Luckily there is a very sophisticated system that decides wich powerplant will reduce power output, and wich windfarm curtails power by turning their blades out of the wind etc.

You can destroy electrical energy by turning it to heat, but for those amounts you’d need huge hardware to handle it, so it’s easier to just adjust the production instead

No, it doesn’t just go to heat. It is much worse than that.

Without the grid’s resistance, all generators start spinning faster. That drives the AC frequency up – which also make all big industrial motors to spin faster, as they are synchronized to the grid.

Raising generator speed also raises voltage (“electrical pressure”) which, if raised unchecked, can burn all electrical equipment on the grid.

That’s why it is very important to match consumption and production. Fortunately, the AC grid “automagically” equally distributes the rotation speed between all generators and motors, and because their total mass is quite big – it gives a bit of delay before any critical spinning up happens.

Most of the power plants connected to the grid does so with a generator. This includes coal, gas, hydro, nuclear and geothermal power plants but not wind or solar. A three phase generator is the exact same component as a three phase electric motor, it just depends on how it is installed. If the power production in a grid is higher then the power consumption then the generators will start working as motors and spin faster. Due to the high rotating mass of the generators and connected turbines it takes a lot of energy to change the speed so it takes some time for the generators to speed up.

Meanwhile the grid controllers will detect that the generators speed up because the frequency of the grid goes up. So they will start shutting down power production. Because solar and wind energy can not be stored they will not shut down this but they will reduce production from the other power plants starting with the most expensive ones.
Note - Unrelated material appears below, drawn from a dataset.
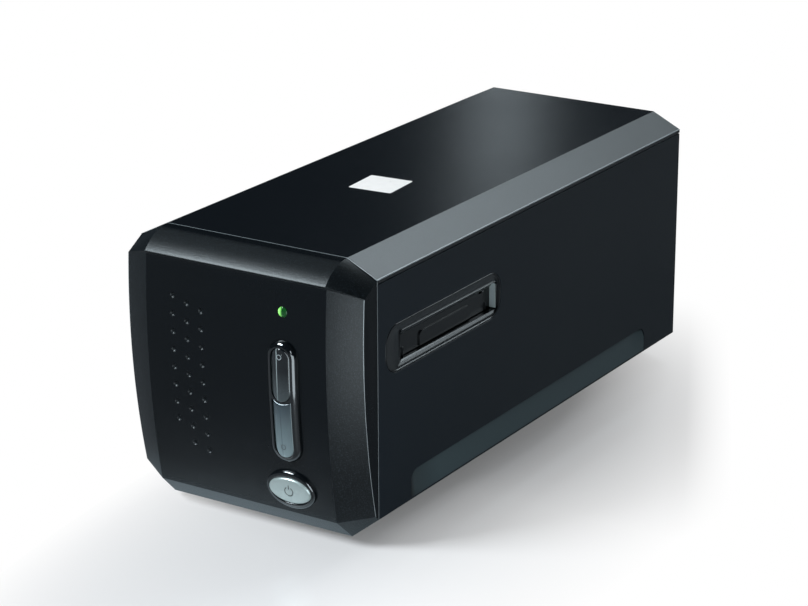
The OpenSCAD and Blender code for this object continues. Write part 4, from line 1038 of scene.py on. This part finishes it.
def floorMaterial():
    # the paper is white to the eye, and takes the shadow in a soft patch beside the casing
    made, start = newMaterial("floorPaper")
    plain = start.add("BsdfPrincipled", {}, {
        "Base Color": colour(*floor["colour"]), "Roughness": floor["rough"]})
    toCamera = start.add("LightPath", out="Is Camera Ray")
    toGloss = start.add("LightPath", out="Is Glossy Ray")
    through = start.add("LightPath", out="Is Transmission Ray")
    x, y, z = start.add("TexCoord", out="Object").split()
    # the floor shows dark in the glossy pieces, but for a strip under the front edge
    gleam = floorOval(x, y, floor["gleamAt"], floor["gleamSize"])
    dim = gleam.blend(colour(*floor["mirrored"]), colour(*floor["gleam"]))
    glow = start.add("Emission", {}, {"Color": toCamera.blend(dim, colour(1, 1, 1)), "Strength": 1.0})
    near = floorOval(x, y, shadow["at"], shadow["size"])
    turn = shadow["lineTurn"]
    beyond = ((turn[0] * x + turn[1] * y - shadow["line"]) / shadow["lineFade"]).clamped()
    behind = start.maths("MAXIMUM", y, shadow["rearFrom"])
    aside = (x - shadow["rightFrom"]) * shadow["rightFade"] + shadow["rearFade"] * behind * behind
    soft = near * (2 - near) * (1 - beyond) * (1 - aside.clamped())
    seen = 1 - soft * shadow["strength"]
    share = toCamera * seen + toGloss * floor["bounce"] + through * floor["bounce"]
    mix = start.add("MixShader", {}, {0: share, 1: plain, 2: glow})
    start.add("OutputMaterial", {}, {"Surface": mix})
    return made


def buildFloor():
    half = floor["size"] / 2 / mm
    points = [(-half, -half, 0), (half, -half, 0), (half, half, 0), (-half, half, 0)]
    mesh = meshOf("floor", points, [(0, 1, 2, 3)])
    mesh.materials.append(floorMaterial())
    objectOf("floor", mesh)


lampColour = (0.86, 0.99, 1.06)
# each lamp: where it stands, what it looks at, its width and height, and its strength
lamps = {
    "chamferPanel": {"at": (-0.10, 1.28, 1.35), "aim": (0.03, 0.0, 0.11), "size": (0.7, 0.7), "watts": 11},
    "backPanel": {"at": (0.55, 1.28, 0.85), "aim": (0.05, -0.05, 0.09), "size": (0.45, 0.6), "watts": 6},
    "edgePanel": {"at": (0.85, 1.15, 0.40), "aim": (0.05, 0.0, 0.08), "size": (0.5, 0.4), "watts": 2.2},
    "roofStrip": {"at": (-0.76, 1.38, 0.53), "aim": (-0.02, 0.06, 0.118), "size": (0.07, 0.35),
                  "watts": 0.08},
    "overheadPanel": {"at": (-0.80, 0.15, 1.15), "aim": (0.0, -0.05, 0.11), "size": (0.8, 0.8), "watts": 0.8},
    "rollPanel": {"at": (-0.73, -0.92, 0.99), "aim": (0.0, -0.13, 0.11), "size": (0.55, 0.45), "watts": 36},
    "cameraPanel": {"at": (0.72, -1.10, 0.62), "aim": (0.03, -0.10, 0.06), "size": (0.1, 0.3), "watts": 1.5},
    "facetPanel": {"at": (0.57, -1.52, 0.21), "aim": (0.05, -0.13, 0.06), "size": (0.4, 0.3), "watts": 0.6},
    "floorCard": {"at": (0.12, -0.24, 0.012), "aim": (0.03, -0.12, 0.06), "size": (0.12, 0.2), "watts": 0.35},
}


def buildLamps():
    for name, spec in lamps.items():
        data = bpy.data.lights.new(name, "AREA")
        data.shape = "RECTANGLE"
        data.size, data.size_y = spec["size"]
        data.energy = spec["watts"]
        data.color = lampColour
        lamp = objectOf(name, data)
        lamp.location = spec["at"]
        lamp.visible_camera = False
        back = Vector(spec["at"]) - Vector(spec["aim"])
        lamp.rotation_euler = back.to_track_quat("Z", "Y").to_euler()


roomColour = (0.015, 0.019, 0.024)


def buildWorld():
    # white to the eye, and a dark room to the object
    world = bpy.data.worlds.new("studio")
    bpy.context.scene.world = world
    world.use_nodes = True
    world.node_tree.nodes.clear()
    start = Shade(world.node_tree)
    tint = start.add("LightPath", out="Is Camera Ray").blend(colour(*roomColour), colour(1, 1, 1))
    back = start.add("Background", {}, {"Color": tint, "Strength": 1.0})
    start.add("OutputWorld", {}, {"Surface": back})


camera = {
    "lens": 113.096, "sensor": 36, "at": (0.555561, -0.884976, 0.420132), "turn": (70.8518, 0.2038, 32.3731),
}


def buildCamera():
    data = bpy.data.cameras.new("camera")
    data.lens = camera["lens"]
    data.sensor_width = camera["sensor"]
    eye = objectOf("camera", data)
    eye.location = camera["at"]
    eye.rotation_euler = [math.radians(a) for a in camera["turn"]]
    bpy.context.scene.camera = eye


buildFloor()
buildLamps()
buildWorld()
buildCamera()
bpy.context.scene.view_settings.view_transform = "Standard"
print("floor, lamps, room and camera set")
After some time the electricity production will be lower then the consumption and the generators will start slowing down and the grid frequency will return to normal.

So the power generated by wind and solar can be stored in the rotating mass of the generators of the other power plants, at least for shorter amounts of time. There is another concept which involves storing electricity in batteries which are connected to the grid and simulating a rotating generator. A few of these have been built, mostly small test plants. But there is a big production scale plant installed in South Australia.

In some cases though there is a need to stop production from wind and solar. When the grid controllers have extinguished all their options and the wind and solar plants is able to power the entire grid without any other power plants active and all the lines out are at capacity they will order these power plants to shut down as well. Wind turbines can change the pitch of their blades in order to optimize their power production based on the amount of wind. But it is also possible to change the pitch of the blades so the wind turbines produce less power. Even stopping the wind turbine entirely. In this case the wind energy is able to pass through the wind farm without getting collected. Solar cells can also safely be disconnected from the grid. The excess energy from the sun will then not be collected by the solar cells and just end up heating up the cells.

With a traditional power grid powered by spinning generators, if production exceeds demand, the extra energy goes into making the generators spin faster. This means that the frequency of alternating current increases. Power plant operators constantly keep an eye on that, and “take their foot off the gas”, lowering power production until the system comes back into balance.

But the generators only store a small amount of energy, so the system needs to be actively balanced, from minute to minute. There’s no long-term storage.

Solar panels don’t have a big hunk of spinning metal to store energy, the electronic circuits that add energy to the power grid just follow the frequency set by the spinning generators. So grid operators are a little concerned for the future: if we get rid of the spinning generators, will the future grid remain stable? This can be resolved with use of batteries and smart electronics, but it’s important to think about.